◆ Exercise requirements:
Copy out every line in which the string "Identity" occurs.

◆ Recorded data:
________________________

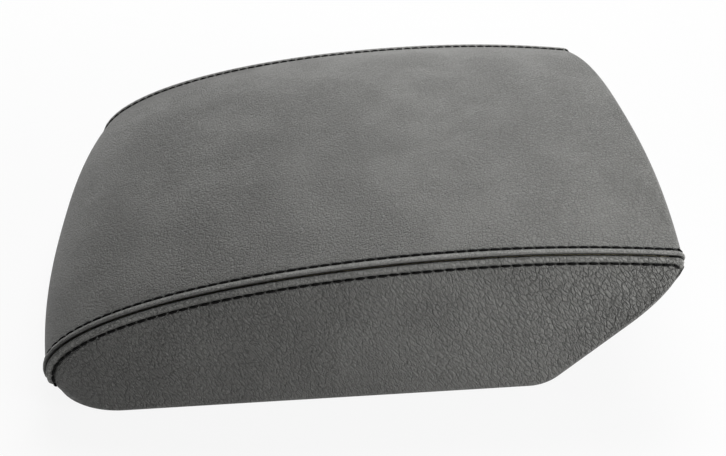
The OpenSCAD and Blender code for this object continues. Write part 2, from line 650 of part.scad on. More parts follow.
// Open retaining ring in the groove of a pin
module ring_clip(r_in, r_out, t) {
    rotate([-90, 0, 0]) linear_extrude(t) difference() {
        circle(r_out);
        circle(r_in);
        translate([0, -r_in*0.8]) square([2*r_out, 1.6*r_in]);
    }
}
module hinge_clip() {
    color(steel_c) translate([-hinge_back, -console_leaf_w/2 - 1.1, hinge_z])
        rotate([0, 45, 0]) ring_clip(pin_r - 0.55, pin_r + 1.6, 0.8);
}
module hinge_bushing(s) {
    w = lid_barrel_w/2;
    color(acetal_c) difference() {
        union() {
            along_y(s > 0 ? w - 10 : -w, s > 0 ? w : -w + 10, -hinge_back, hinge_z) circle(pin_r + bush_t);
            along_y(s > 0 ? w : -w - 0.8, s > 0 ? w + 0.8 : -w, -hinge_back, hinge_z) circle(barrel_r - 0.5);
        }
        along_y(-far, far, -hinge_back, hinge_z) circle(pin_r + run);
    }
}
module washer(y0, y1, c) {
    color(c) along_y(y0, y1, -hinge_back, hinge_z) difference() {
        circle(barrel_r - 0.7);
        circle(pin_r + run);
    }
}
module friction_washer() { washer(lid_barrel_w/2 + 0.85, lid_barrel_w/2 + ring_gap - 0.05, acetal_c); }
// Spring washer: a ring bent into two shallow waves
module wave_washer() {
    m = 36;
    ri = pin_r + 0.1;
    ro = barrel_r - 0.8;
    t = 0.5;
    lift = (ring_gap - 0.85 - 0.05 - t - 0.05)/2;
    function wave(a) = lift*(1 + cos(2*a));
    ring = [for (k = [0:m - 1]) let (a = 360*k/m, y = wave(a))
        [[ri*cos(a), y, ri*sin(a)], [ro*cos(a), y, ro*sin(a)], [ro*cos(a), y + t, ro*sin(a)], [ri*cos(a), y + t, ri*sin(a)]]];
    faces = [for (k = [0:m - 1]) for (j = [0:3]) let (a = 4*k + j, b = 4*((k + 1) % m) + j,
        c = 4*((k + 1) % m) + (j + 1) % 4, d = 4*k + (j + 1) % 4) each [[a, b, c], [a, c, d]]];
    color(steel_c) translate([-hinge_back, -lid_barrel_w/2 - ring_gap + 0.05, hinge_z])
        polyhedron(flat(ring), faces, convexity = 4);
}

// Latch: housing fixed behind the liner, lever on a pin, hook for a console loop
latch_x = slope_x + 1;
latch_z = 27;
latch_r = latch_pin_d/2;
house_wall = 2.4;
liner_back = liner_recess + liner_t;
function house_line(g) = [[slot_x[0] - 3 + g, 0], [slot_x[0] - 3 + g, latch_z + 11 - g],
    [slot_x[0] + 5 + g/2, latch_z + 17 - g], [paddle_x[1] - 4 - g/3, latch_z + 30 - g],
    [paddle_x[1] + 4 - g, latch_z + 30 - g], [paddle_x[1] + 4 - g, 0]];
module house_prism(g, y) {
    intersection() {
        rotate([90, 0, 0]) linear_extrude(2*y, center = true) polygon(house_line(g));
        above_floor(liner_back - (g > 0 ? 1 : 0));
    }
}
module latch_housing() {
    color(plastic_c) difference() {
        union() {
            house_prism(0, cheek[1]);
            for (p = latch_points) {
                on_floor(p[0], p[1], liner_back) cylinder(h = latch_boss_h, r = boss_r);
                on_floor(p[0], p[1], liner_back) translate([-boss_r, p[1] > 0 ? -8 : 0, 0])
                    cube([2*boss_r, 8, 2.5]);
            }
        }
        house_prism(house_wall, cheek[0]);
        for (p = latch_points) on_floor(p[0], p[1], 0) cylinder(h = latch_boss_h + 3, r = screw_r + run);
        along_y(-far, far, latch_x, latch_z) circle(latch_r + 0.02);
    }
}
lever_barrel_r = latch_r + 2.6;
spring_space = 8;
// Paddle plate along the slope, between two depths and two places on the slope
function on_slope(x, d) = [x - d*sin(slope_angle), rim_z + (x - slope_x)*slope_tan + d*cos(slope_angle)];
paddle_t = 2.8;
lever_w = cheek[0] - 1;
arm_y = 18;
arm_t = 2.4;
module lever_side(pts, y0, y1) {
    translate([0, y1, 0]) rotate([90, 0, 0]) linear_extrude(y1 - y0) polygon(pts);
}
module latch_lever() {
    d1 = liner_recess - 0.2;
    d2 = d1 + paddle_t;
    color(plastic_c) difference() {
        union() {
            for (s = [-1, 1]) along_y(s > 0 ? spring_space : -lever_w, s > 0 ? lever_w : -spring_space,
                latch_x, latch_z) circle(lever_barrel_r);
            // Paddle with a raised finger edge
            lever_side([on_slope(paddle_x[0] + 2, d1), on_slope(paddle_x[1], d1), on_slope(paddle_x[1], d2),
                on_slope(paddle_x[0] + 2, d2)], -paddle_w/2, paddle_w/2);
            for (k = [0:3]) let (x = paddle_x[1] - 3 - 3.4*k)
                lever_side([on_slope(x, d1 - 0.7), on_slope(x + 1.3, d1 - 0.7), on_slope(x + 1.8, d1 + 0.1),
                on_slope(x - 0.5, d1 + 0.1)], -paddle_w/2 + 4, paddle_w/2 - 4);
            // Arms from the barrel to the paddle
            for (y = [-arm_y, arm_y - arm_t]) lever_side([[latch_x - 1, latch_z - lever_barrel_r + 0.6],
                on_slope(paddle_x[0] + 3, d2 - 0.3), on_slope(paddle_x[1] - 5, d2 - 0.3),
                [latch_x + 1, latch_z + lever_barrel_r - 0.6]], y, y + arm_t);
            // Hook arms straddle the spring and join above the tip
            for (y = [-spring_space - 2.6, spring_space]) lever_side([[latch_x - 4, latch_z + 2], [latch_x - 5, 10],
                [latch_x - 5, 5], [latch_x - 1, 5], [latch_x + 4, latch_z - 1]], y, y + 2.6);
            lever_side([[latch_x - 5, 13], [latch_x - 5, 8], [latch_x - 8, 7.6], [latch_x - 10, 6.4], [latch_x - 9, 5],
                [latch_x - 1, 5], [latch_x - 1, 13]], -spring_space - 2.6, spring_space + 2.6);
        }
        along_y(-far, far, latch_x, latch_z) circle(latch_r + run);
        along_y(-spring_space, spring_space, latch_x, latch_z) circle(lever_barrel_r + 0.4);
    }
}
module latch_pin() {
    color(steel_c) difference() {
        union() {
            along_y(-cheek[1] - 2.2, cheek[1], latch_x, latch_z) circle(latch_r);
            along_y(cheek[1] + 0.02, cheek[1] + 1.2, latch_x, latch_z) circle(latch_r + 1.2);
            along_y(cheek[1] - 0.1, cheek[1] + 0.1, latch_x, latch_z) circle(latch_r);
        }
        along_y(-cheek[1] - 1.2, -cheek[1] - 0.2, latch_x, latch_z) difference() {
            circle(latch_r + 1);
            circle(latch_r - 0.5);
        }
    }
}
module latch_clip() {
    color(steel_c) translate([latch_x, -cheek[1] - 1.1, latch_z])
        rotate([0, 45, 0]) ring_clip(latch_r - 0.45, latch_r + 1.3, 0.8);
}
// Torsion spring: coil on the pin between the two halves of the lever's barrel
coil_r = latch_r + 0.5 + spring_wire/2;
coil_turns = 5;
coil_steps = 10;
module latch_spring() {
    w = coil_turns*(spring_wire + 0.15);
    start = 180;
    turns = coil_turns + 0.5;
    steps = round(turns*coil_steps);
    helix = [for (k = [0:steps]) let (a = start - 360*turns*k/steps)
        [latch_x + coil_r*cos(a), -w/2 + w*k/steps, latch_z + coil_r*sin(a)]];
    path = concat([[latch_x - coil_r, -w/2 - 0.2, latch_z + 9]], helix,
        [[latch_x + coil_r, w/2 + 0.2, latch_z - 6]]);
    m = 6;
    rings = [for (k = [0:len(path) - 1]) let (
        t = unit(path[min(k + 1, len(path) - 1)] - path[max(k - 1, 0)]),
        a = unit(cross(t, [0, 1, 0])), b = cross(t, a))
        [for (j = [0:m - 1]) path[k] + spring_wire/2*(cos(360*j/m)*a + sin(360*j/m)*b)]];
    r = len(rings);
    faces = concat(
        [for (k = [0:r - 2]) for (j = [0:m - 1]) let (p = k*m + j, q = k*m + (j + 1) % m)
            each [[p, q + m, q], [p, p + m, q + m]]],
        [[for (j = [0:m - 1]) j]], [[for (j = [m - 1:-1:0]) (r - 1)*m + j]]);
    color(steel_c) polyhedron(flat(rings), faces, convexity = 8);
}

// Stitches beside the ridges: short threads laid in the valley of each seam
stitch_w = ridge_w + 0.5;
module seam_thread() {
    rows = [
        [for (i = [0:n - 1]) top_point(i, -seam_share(i, stitch_w)) - 0.3*top_normals[i + hem_n][ridge_n - 1]],
        [for (i = [0:n - 1]) let (h = norm(rim[i] - seam[i])) side_point(i, stitch_w/h) - 0.3*side_normals[i][ridge_n - 1]]];
    rise = [[for (i = [0:n - 1]) top_normals[i + hem_n][ridge_n - 1]], [for (i = [0:n - 1]) side_normals[i][ridge_n - 1]]];
    color(thread_c) for (q = [0, 1]) {
        path = rows[q];
        for (i = [1:n - 5]) {
            seg = norm(path[i + 1] - path[i]);
            count = max(1, round(seg/stitch_pitch));
            step = (path[i + 1] - path[i])/count;
            for (k = [0:count - 1]) {
                mid = path[i] + (k + 0.5)*step + (thread_d/2 + 0.2)*rise[q][i];
                a = unit(step);
                h = norm(step)*stitch_share;
                translate(mid - a*h/2) rotate([0, acos(a[2]), atan2(a[1], a[0])]) cylinder(h = h, d = thread_d, $fn = 5);
            }
        }
    }
}

top_cover();
mirror([0, 1, 0]) side_cover();  // side_cover_left
side_cover();  // side_cover_right
mirror([0, 1, 0]) seam_thread();  // seam_thread_left
seam_thread();  // seam_thread_right
foam_pad();
lid_shell();
liner_panel();
liner_screws();
stop(0);  // stop_rear_left
stop(1);  // stop_rear_right
stop(2);  // stop_front_left
stop(3);  // stop_front_right
hinge_console_leaf();
hinge_pin();
hinge_clip();
hinge_lid_leaf();
hinge_lid_screws();
hinge_bushing(1);  // hinge_bushing_left
hinge_bushing(-1);  // hinge_bushing_right
wave_washer();
friction_washer();
latch_housing();
latch_screws();
latch_lever();
latch_pin();
latch_clip();
latch_spring();
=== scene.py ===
"""Car centre armrest: a leather covered lid, dressed over the moulded and metal parts of its CAD frame."""

import math

import bmesh
import bpy
import numpy as np
from bpy.props import FloatProperty, FloatVectorProperty, IntProperty, PointerProperty
from mathutils import Matrix, Vector


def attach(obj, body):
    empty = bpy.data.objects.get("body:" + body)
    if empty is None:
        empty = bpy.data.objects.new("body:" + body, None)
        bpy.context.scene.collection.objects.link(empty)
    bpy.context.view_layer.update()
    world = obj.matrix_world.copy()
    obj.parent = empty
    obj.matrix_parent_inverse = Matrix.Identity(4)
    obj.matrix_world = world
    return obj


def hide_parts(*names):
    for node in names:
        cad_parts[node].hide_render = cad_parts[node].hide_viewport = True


bl_info = {
    "name": "Centre armrest",
    "version": (1, 0, 0),
    "blender": (4, 5, 0),
    "location": "3D View > Sidebar > Armrest",
    "description": "Builds the leather, seams, foam and finishes of a car centre armrest",
    "category": "Object",
}

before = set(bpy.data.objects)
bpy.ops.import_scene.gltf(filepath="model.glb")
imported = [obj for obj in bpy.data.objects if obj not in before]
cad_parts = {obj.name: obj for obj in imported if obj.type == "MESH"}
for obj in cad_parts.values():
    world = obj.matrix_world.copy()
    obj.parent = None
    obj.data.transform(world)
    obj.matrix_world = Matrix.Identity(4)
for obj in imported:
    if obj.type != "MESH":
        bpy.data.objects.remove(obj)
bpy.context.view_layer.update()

MM = 0.001

# The padded body, in millimetres, as the CAD model has it
LENGTH = 308.0
WIDTH = 230.0
HEIGHT = 94.5
SEAM_WIDTH = 213.0
SEAM_HEIGHT = 77.5
CROWN_X = 68.0
NOSE_HEIGHT = 22.0
REAR_BOW = 10.0
REAR_TUCK = 3.5
SEAM_LEAN = 3.0
FRONT_BOW = 1.5
FRONT_FALL = 5.0
LIP_RADIUS = 4.6
SIDE_SWELL = 1.3
CROWN_POWER = 2.5
SLOPE_ANGLE = math.radians(46)
SLOPE_X = 94.0
SLOPE_RADIUS = 20.0
RIM_Z = 1.0
RIM_LIFT = 3.5
REAR_CORNER = 37.0
REAR_INSET = 22.5
FRONT_CORNER = 23.0
FRONT_INSET = 2.5
CORNER_START = math.radians(15)
TURN_HUB_Y = 30.0

# Seams: two rolled ridges with a groove between them and a row of stitches beside each
RIDGE_HEIGHT = 1.35
RIDGE_WIDTH = 4.4
GROOVE_DEPTH = 0.9
GROOVE_REACH = 0.45
STITCH_OFFSET = RIDGE_WIDTH + 0.5
STITCH_PITCH = 5.1
STITCH_LIFT = 0.15
LEATHER_THICKNESS = 1.2

# Depth and half width of the valley that a row of stitches lies in, of the dent at each stitch,
# and of the pucker that it pulls into the ridge beside it
VALLEY = (0.42, 0.75)
DENT = (0.34, 0.8)
PUCKER = (0.16, 1.3)
PUCKER_OFFSET = 0.7 * RIDGE_WIDTH

# The leather turns in under the rim: inset from the wall, and height off the rim plane
HEM = [(0, 3.5), (0.3, 2.0), (1.3, 0.7), (3, 0), (4.6, 0.6), (5.8, 2.2), (7, 4.2), (8.4, 4.8), (13, 4.8)]
HEM_POINTS = 15

# Columns of points over the rest of the top, from a seam to the crown, and of a side
TOP_COLUMNS = 26
SIDE_COLUMNS = 34

# Where the flat base turns up into the finger slope
ARC_X = SLOPE_X - SLOPE_RADIUS * math.tan(SLOPE_ANGLE / 2)
ARC_Z = RIM_Z + SLOPE_RADIUS

# Weights of the stretches that the rear corner and the front corner are spread over
RISE_STATIONS, BACK_STATIONS, CORNER_STATIONS = 5, 14, 4
EDGE_STATIONS, LIP_STATIONS = 4, 2

# The last station, at the front rim, and how many stations the seam's length is measured over
LIP_END = 5.0
FINE_STATIONS = 6000

# The ridges flatten out over this length at both ends of a seam, and narrow by this share to the front
SEAM_RUN_OUT = 5.0
FRONT_NARROWING = 0.1

# The ridge of the top is narrower than that of the side, by this factor
TOP_NARROWING = 1.3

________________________

◆ Problem solution:
    obj.matrix_parent_inverse = Matrix.Identity(4)
    obj.matrix_world = Matrix.Identity(4)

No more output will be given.